Your objective
Copy exactly the lines from the one containing "Recreate this object" through the one containing "HEAD_BACK_SQUARENESS = 1.9", both included, and nothing else.

Records
◆ ◆ ◆
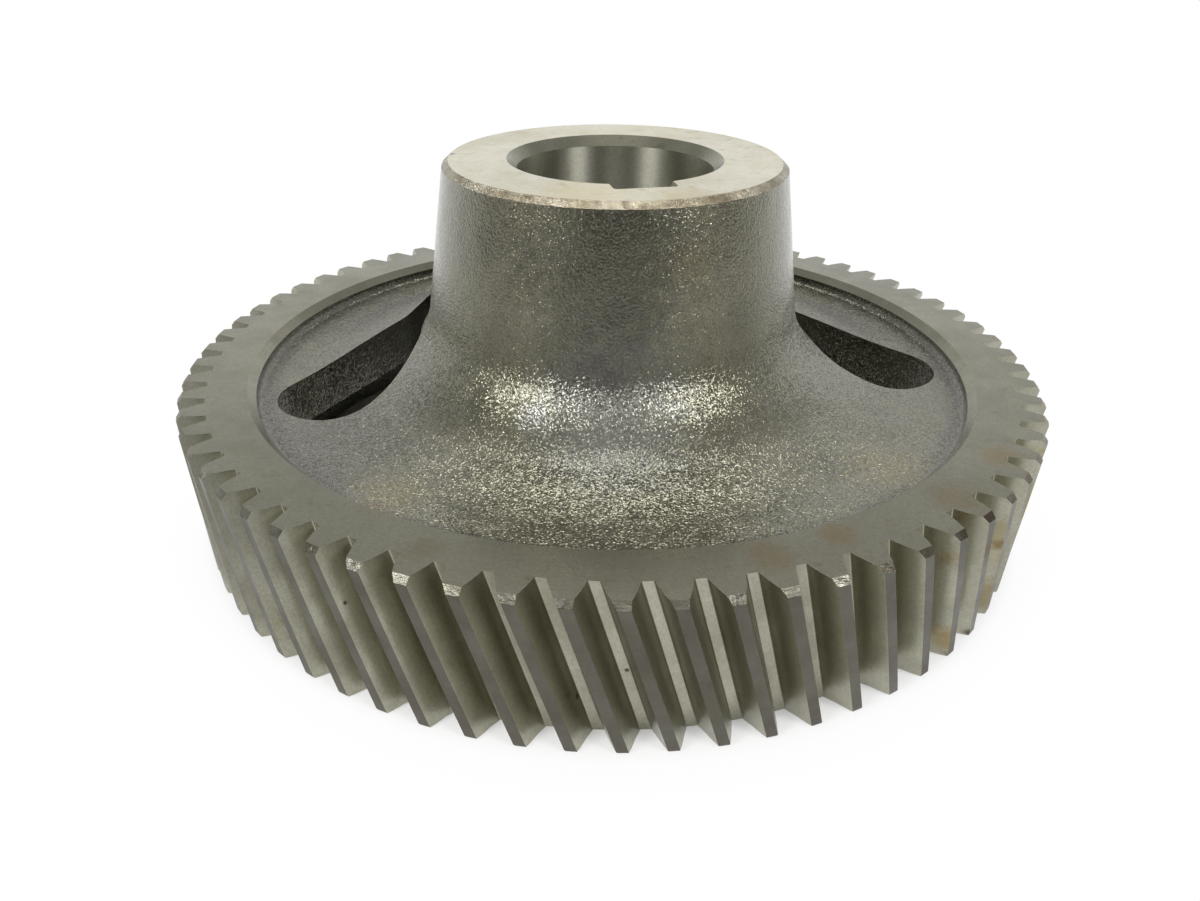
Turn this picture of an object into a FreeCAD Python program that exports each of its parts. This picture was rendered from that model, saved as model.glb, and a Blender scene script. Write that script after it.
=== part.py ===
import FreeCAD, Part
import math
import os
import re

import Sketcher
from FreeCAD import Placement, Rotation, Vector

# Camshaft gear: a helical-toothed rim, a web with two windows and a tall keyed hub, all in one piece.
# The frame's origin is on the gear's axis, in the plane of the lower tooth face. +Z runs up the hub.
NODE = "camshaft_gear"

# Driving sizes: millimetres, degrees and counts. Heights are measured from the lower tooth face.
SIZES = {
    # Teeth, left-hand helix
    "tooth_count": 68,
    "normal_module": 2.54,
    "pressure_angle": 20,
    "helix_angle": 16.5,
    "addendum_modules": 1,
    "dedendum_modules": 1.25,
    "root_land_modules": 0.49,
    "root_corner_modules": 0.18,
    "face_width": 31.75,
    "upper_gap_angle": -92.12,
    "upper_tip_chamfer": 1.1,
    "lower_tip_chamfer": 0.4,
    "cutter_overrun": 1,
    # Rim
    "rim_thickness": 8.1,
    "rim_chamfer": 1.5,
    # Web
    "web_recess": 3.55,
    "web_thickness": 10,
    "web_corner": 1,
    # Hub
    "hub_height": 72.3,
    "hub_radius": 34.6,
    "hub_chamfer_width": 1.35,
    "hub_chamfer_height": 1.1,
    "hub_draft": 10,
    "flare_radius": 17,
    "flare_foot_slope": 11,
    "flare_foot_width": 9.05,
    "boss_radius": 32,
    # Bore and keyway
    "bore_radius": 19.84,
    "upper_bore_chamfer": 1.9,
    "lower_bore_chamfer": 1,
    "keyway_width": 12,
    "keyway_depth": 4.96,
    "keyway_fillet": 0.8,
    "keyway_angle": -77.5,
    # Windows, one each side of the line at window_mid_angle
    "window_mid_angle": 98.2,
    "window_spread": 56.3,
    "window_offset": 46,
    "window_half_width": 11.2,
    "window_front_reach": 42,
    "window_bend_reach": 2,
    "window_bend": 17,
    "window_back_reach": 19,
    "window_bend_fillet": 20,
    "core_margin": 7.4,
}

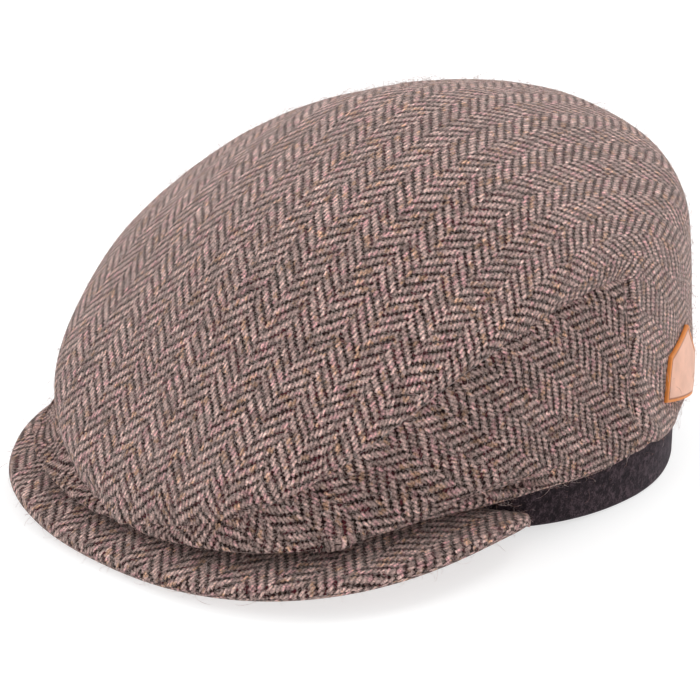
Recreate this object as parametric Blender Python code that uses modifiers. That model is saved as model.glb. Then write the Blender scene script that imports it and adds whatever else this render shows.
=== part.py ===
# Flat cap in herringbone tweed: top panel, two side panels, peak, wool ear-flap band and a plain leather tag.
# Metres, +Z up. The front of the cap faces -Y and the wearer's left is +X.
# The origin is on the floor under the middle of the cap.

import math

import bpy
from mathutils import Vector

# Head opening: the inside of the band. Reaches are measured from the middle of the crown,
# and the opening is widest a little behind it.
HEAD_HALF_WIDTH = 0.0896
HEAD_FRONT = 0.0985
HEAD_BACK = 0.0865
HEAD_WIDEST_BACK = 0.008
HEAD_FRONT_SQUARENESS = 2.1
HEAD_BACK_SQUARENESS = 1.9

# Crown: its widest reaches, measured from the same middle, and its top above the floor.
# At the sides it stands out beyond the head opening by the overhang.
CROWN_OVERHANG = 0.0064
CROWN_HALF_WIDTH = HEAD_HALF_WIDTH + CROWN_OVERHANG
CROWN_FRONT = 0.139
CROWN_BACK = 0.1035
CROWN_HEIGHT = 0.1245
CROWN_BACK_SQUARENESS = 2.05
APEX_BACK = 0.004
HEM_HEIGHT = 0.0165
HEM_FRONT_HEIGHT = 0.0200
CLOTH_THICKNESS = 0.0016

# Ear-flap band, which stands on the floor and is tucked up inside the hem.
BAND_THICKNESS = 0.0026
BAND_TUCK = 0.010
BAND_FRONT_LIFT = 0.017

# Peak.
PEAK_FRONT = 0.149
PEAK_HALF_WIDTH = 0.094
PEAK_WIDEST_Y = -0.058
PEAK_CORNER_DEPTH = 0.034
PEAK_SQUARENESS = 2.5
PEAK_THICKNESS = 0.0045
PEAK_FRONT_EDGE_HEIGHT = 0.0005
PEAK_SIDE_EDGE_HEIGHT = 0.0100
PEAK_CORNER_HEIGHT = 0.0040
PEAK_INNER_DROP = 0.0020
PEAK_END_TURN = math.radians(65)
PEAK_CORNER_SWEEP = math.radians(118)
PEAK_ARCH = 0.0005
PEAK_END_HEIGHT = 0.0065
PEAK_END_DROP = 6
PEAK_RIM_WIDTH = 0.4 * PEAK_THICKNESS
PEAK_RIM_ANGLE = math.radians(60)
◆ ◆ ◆
Solution to this problem
Recreate this object as parametric Blender Python code that uses modifiers. That model is saved as model.glb. Then write the Blender scene script that imports it and adds whatever else this render shows.
=== part.py ===
# Flat cap in herringbone tweed: top panel, two side panels, peak, wool ear-flap band and a plain leather tag.
# Metres, +Z up. The front of the cap faces -Y and the wearer's left is +X.
# The origin is on the floor under the middle of the cap.

import math

import bpy
from mathutils import Vector

# Head opening: the inside of the band. Reaches are measured from the middle of the crown,
# and the opening is widest a little behind it.
HEAD_HALF_WIDTH = 0.0896
HEAD_FRONT = 0.0985
HEAD_BACK = 0.0865
HEAD_WIDEST_BACK = 0.008
HEAD_FRONT_SQUARENESS = 2.1
HEAD_BACK_SQUARENESS = 1.9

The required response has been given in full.